当对同一个 XML 文档（前面提供）应用此转换时，会产生相同的正确结果：

<c>Four</c>
<a>Five</a>
<b>
    <a>Six</a>
</b>

【讨论】：

+1。这个答案必须被赞成，因为它尊重其他人。
除了关于表达式计算复杂性的推理，您能推荐一些其他 XSLT 技术来衡量性能吗？
@empo：仅在 XSLT 中无法进行时间测量。当前时间和当前日期时间的标准 XPath 2.0 函数在同一转换期间任何时候引用它们时总是产生相同的结果。这是因为它们是稳定的函数——就像函数式语言的所有函数一样。当然，在调用 XSLT 转换的应用程序中进行时间测量很容易。

【解决方案2】：

如果你可以使用 XPath 2.0，这将起作用

/root//*[not(name() = following-sibling::*/name())]

【讨论】：

XPath 2.0 正确 +1。在这种情况下，你可以写得更好/*/*[not(name() = following-sibling::*/name())]。
库不支持 XPath 2.0，否则我很乐意使用它！

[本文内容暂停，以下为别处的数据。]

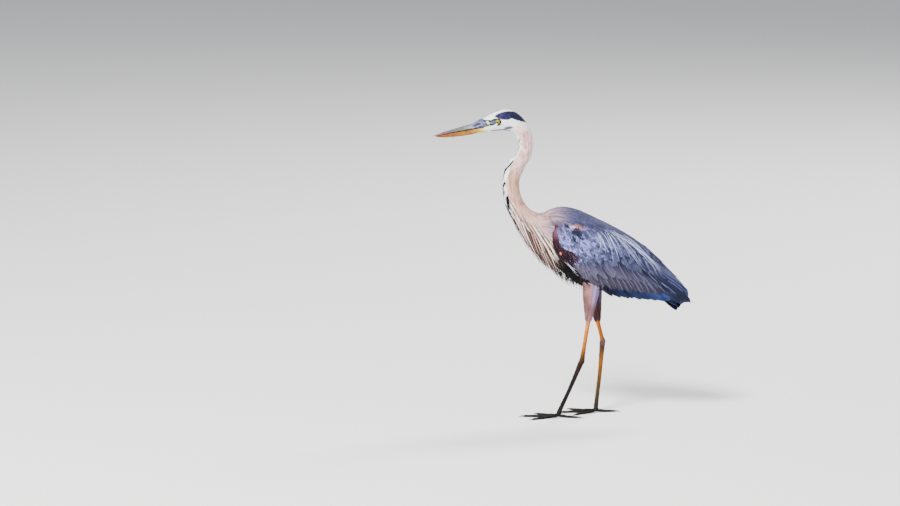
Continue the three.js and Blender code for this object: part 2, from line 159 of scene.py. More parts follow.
def piece_of(name, form):
    mesh = bpy.data.meshes.new(name)
    form.to_mesh(mesh)
    form.free()
    piece = bpy.data.objects.new(name, mesh)
    bpy.context.scene.collection.objects.link(piece)
    return piece


def settle(piece):
    """Makes a piece's modifiers part of its mesh."""
    graph = bpy.context.evaluated_depsgraph_get()
    mesh = bpy.data.meshes.new_from_object(piece.evaluated_get(graph))
    piece.modifiers.clear()
    piece.data = mesh


def points_of(piece, what="co"):
    found = np.empty(len(piece.data.vertices) * 3)
    piece.data.vertices.foreach_get(what, found)
    return found.reshape(-1, 3) / (MM if what == "co" else 1)


def weigh(piece, name, weights):
    group = piece.vertex_groups.new(name=name)
    levels = np.round(np.clip(weights, 0, 1) * 20).astype(int)
    for level in range(1, 21):
        chosen = np.nonzero(levels == level)[0]
        if len(chosen):
            group.add(chosen.tolist(), level / 20, "REPLACE")


def smooth(piece, weights, rounds):
    weigh(piece, "smoothing", weights)
    modifier = piece.modifiers.new("smooth", "SMOOTH")
    modifier.factor, modifier.iterations, modifier.vertex_group = 0.5, rounds, "smoothing"
    settle(piece)
    piece.vertex_groups.clear()


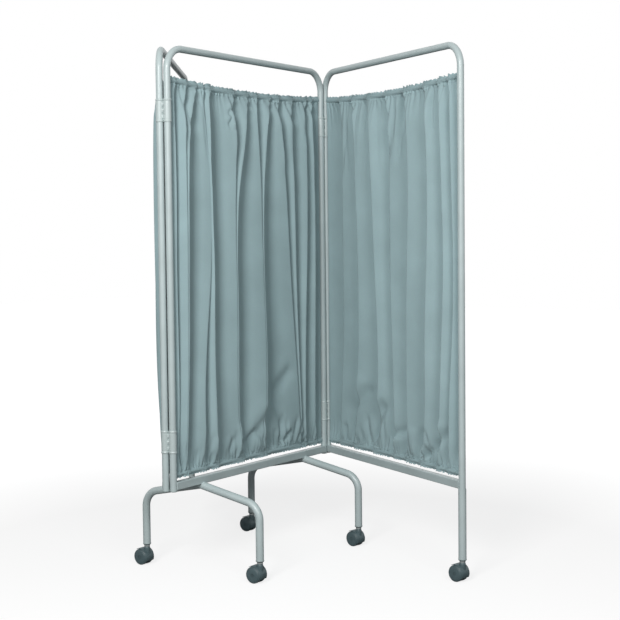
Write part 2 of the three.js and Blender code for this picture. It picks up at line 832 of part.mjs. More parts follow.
const leftHeading = THREE.MathUtils.degToRad(leftInteriorAngle);
const rightHeading = THREE.MathUtils.degToRad(rightInteriorAngle - 180);
const leftLink = (leftHeading + Math.PI) / 2;
const rightLink = THREE.MathUtils.degToRad(rightLinkHeading);
const screen = new THREE.Group();
screen.add(middlePanel());
screen.add(...hingedWing('left', -panelWidth / 2, leftLink, leftHeading, leftWing()));
screen.add(...hingedWing('right', panelWidth / 2, rightLink, rightHeading, rightWing(rightHeading)));

// The origin goes under the middle of the whole screen as it stands.
screen.updateMatrixWorld(true);
const extent = new THREE.Box3().setFromObject(screen, true);
const centre = extent.getCenter(new THREE.Vector3());
screen.position.set(-centre.x, -centre.y, -extent.min.z);
screen.updateMatrixWorld(true);

export default screen;
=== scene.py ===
import json
import random
from math import asin, cos, exp, pi, radians, sin, sqrt, tan

import bmesh
import bpy
import numpy as np
from mathutils import Matrix, Vector


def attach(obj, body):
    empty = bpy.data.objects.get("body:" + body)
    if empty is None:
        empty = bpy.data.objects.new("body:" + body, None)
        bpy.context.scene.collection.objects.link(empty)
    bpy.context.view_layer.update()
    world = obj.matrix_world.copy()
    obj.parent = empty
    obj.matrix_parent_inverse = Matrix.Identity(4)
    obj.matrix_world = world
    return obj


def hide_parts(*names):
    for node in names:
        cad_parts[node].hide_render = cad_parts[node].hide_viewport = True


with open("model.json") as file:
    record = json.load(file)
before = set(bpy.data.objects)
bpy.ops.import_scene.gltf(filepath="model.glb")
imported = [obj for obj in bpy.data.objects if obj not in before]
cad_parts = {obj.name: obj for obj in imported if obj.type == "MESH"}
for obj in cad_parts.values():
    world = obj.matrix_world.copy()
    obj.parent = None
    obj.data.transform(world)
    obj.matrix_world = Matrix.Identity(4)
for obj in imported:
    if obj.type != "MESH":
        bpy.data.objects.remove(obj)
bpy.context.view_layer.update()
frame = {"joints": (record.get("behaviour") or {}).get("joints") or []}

# Sizes of the solids that the pieces follow
PANEL_WIDTH = 0.870
TOP_AXIS = 1.6889
TUBE_RADIUS = 0.0111
TUBE_WALL = 0.0015
FRAME_BEND = 0.070
UPRIGHT_BOTTOM = 0.2965
SPIGOT_BOTTOM = 0.1575
RAIL_HALF = 0.0125
RAIL_WALL = 0.0015
RAIL_HEIGHT = 0.310
RAIL_SETBACK = 0.005
LEG_RADIUS = 0.0127
LEG_BORE = 0.0117
FOOT_BEND = 0.057
FOOT_REACH = 0.234
FOOT_SHARE = 0.159
FOOT_PEAK = 0.293
FOOT_SLOPE = radians(11.3)
LEG_END = 0.075
WIRE_RADIUS = 0.0015
TOP_WIRE = 1.590
TOP_SAG = 0.018
BOTTOM_WIRE = 0.343
BOTTOM_SAG = -0.004
WIRE_START = 0.0154
CLOTH_START = 0.0157
LINK_SPACING = 0.026
LINK_HALF = 0.036
LINK_HEIGHTS = {"lower": 0.451, "upper": 1.493}
WHEEL_RADIUS = 0.02697
AXLE_HEIGHT = 0.02697
CASTOR_TRAIL = 0.017
WHEEL_INNER = 0.0048
WHEEL_OUTER = 0.0198

# Facets
TUBE_SIDES = 40
BEND_STEPS = 20
LATHE_SIDES = 56
HOOD_STEPS = 40

joint_places = {joint["name"]: Vector(joint["pos_m"]) for joint in frame["joints"]}


def linked(name, data):
    obj = bpy.data.objects.new(name, data)
    bpy.context.scene.collection.objects.link(obj)
    return obj


# The camera, fitted to the photo's edges: its lens, its place beside the centre of the middle panel and
# above the floor, and its yaw, pitch and roll.
LENS = 78.111
CAMERA_PLACE = (-3.6995, -2.7138, 1.1016)
CAMERA_TURN = (0.98061, 0.05603, -0.01052)


def look(yaw, pitch, roll):
    forward = Vector((sin(yaw) * cos(pitch), cos(yaw) * cos(pitch), -sin(pitch)))
    level = Vector((cos(yaw), -sin(yaw), 0.0))
    upward = level.cross(forward)
    right = cos(roll) * level + sin(roll) * upward
    up = cos(roll) * upward - sin(roll) * level
    return Matrix((right, up, -forward)).transposed()


camera_data = bpy.data.cameras.new("camera")
camera_data.sensor_width = 36.0
camera_data.lens = LENS
camera = linked("camera", camera_data)
centre = joint_places["left_link_turn"] + Vector((PANEL_WIDTH / 2, 0.0, 0.0))
camera_at = (centre.x + CAMERA_PLACE[0], centre.y + CAMERA_PLACE[1], CAMERA_PLACE[2])
camera.matrix_world = Matrix.Translation(camera_at) @ look(*CAMERA_TURN).to_4x4()
bpy.context.scene.camera = camera


# Materials
def srgb(red, green, blue):
    def linear(value):
        value /= 255.0
        return value / 12.92 if value <= 0.04045 else ((value + 0.055) / 1.055) ** 2.4

    return (linear(red), linear(green), linear(blue), 1.0)


# Gives a node its settings: its own properties, constants for its inputs, or the sockets that feed them.
def set_up(tree, node, **settings):
    for key, value in settings.items():
        name = key.replace("_", " ")
        if isinstance(value, bpy.types.NodeSocket):
            tree.links.new(value, node.inputs[name])
        elif hasattr(node, key):
            setattr(node, key, value)
        else:
            node.inputs[name].default_value = value
    return node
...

（应该指定）

【解决方案3】：

基于 XSLT 的解决方案：

<?xml version="1.0" encoding="UTF-8"?>
<xsl:stylesheet xmlns:xsl="http://www.w3.org/1999/XSL/Transform" version="1.0">
    <xsl:output method="xml" indent="yes" omit-xml-declaration="yes"/>
    <xsl:strip-space elements="*"/>

    <xsl:template match="root/*">
        <xsl:variable name="n" select="name()"/>
        <xsl:copy-of
            select=".[not(following-sibling::node()[name()=$n])]"/>
    </xsl:template>
</xsl:stylesheet>

产生的输出：

<c>Four</c>
<a>Five</a>
<b>
   <a>Six</a>
</b>

第二种解决方案（您可以将其用作单个 XPath 表达式）：

<xsl:template match="/root">
    <xsl:copy-of select="a[not(./following-sibling::a)]
        | b[not(./following-sibling::b)]
        | c[not(./following-sibling::c)]"/>
</xsl:template>

【讨论】：

建议的单一 XPath 不适用于未知子名称或大量子名称的情况。
谢谢。根据@empo 评论，第二个 XPath 在一般情况下不起作用，但我（不情愿地）使用了 XSLT 解决方案，它运行良好。单一的 XPath 查询会很好，因为 :)
对你有好处。下次您可能还会考虑在问题中添加 XSLT 标记 ;-) ...因此人们可能会考虑添加替代答案。
@empo：你是对的。没找到通用的表达方式，就照上面的发了。
@Grzegorz Szpetkowski：您可能有兴趣看到在大型 XML 文档上比您的解决方案快数百甚至数千倍的另一种解决方案。

【解决方案4】：

现在，XSLT 2.0 为这些问题提供了grouping techniques：

<xsl:stylesheet version="2.0"
    xmlns:xsl="http://www.w3.org/1999/XSL/Transform">
    <xsl:output omit-xml-declaration="yes" indent="yes" />
    <xsl:strip-space elements="*" />

    <xsl:template match="/root">
        <xsl:for-each-group select="*" group-by="name()">
            <!-- <xsl:sort select="index-of(/root/*, current-group()[last()])" order="ascending"/> -->
            <xsl:copy-of select="current-group()[last()]" />
        </xsl:for-each-group>
    </xsl:template>
</xsl:stylesheet>

将产生：

<a>Five</a>
<b>
  <a>Six</a>
</b>
<c>Four</c>

除非受到<xsl:sort>! 的明确影响，否则按文档顺序进行分组！

【讨论】：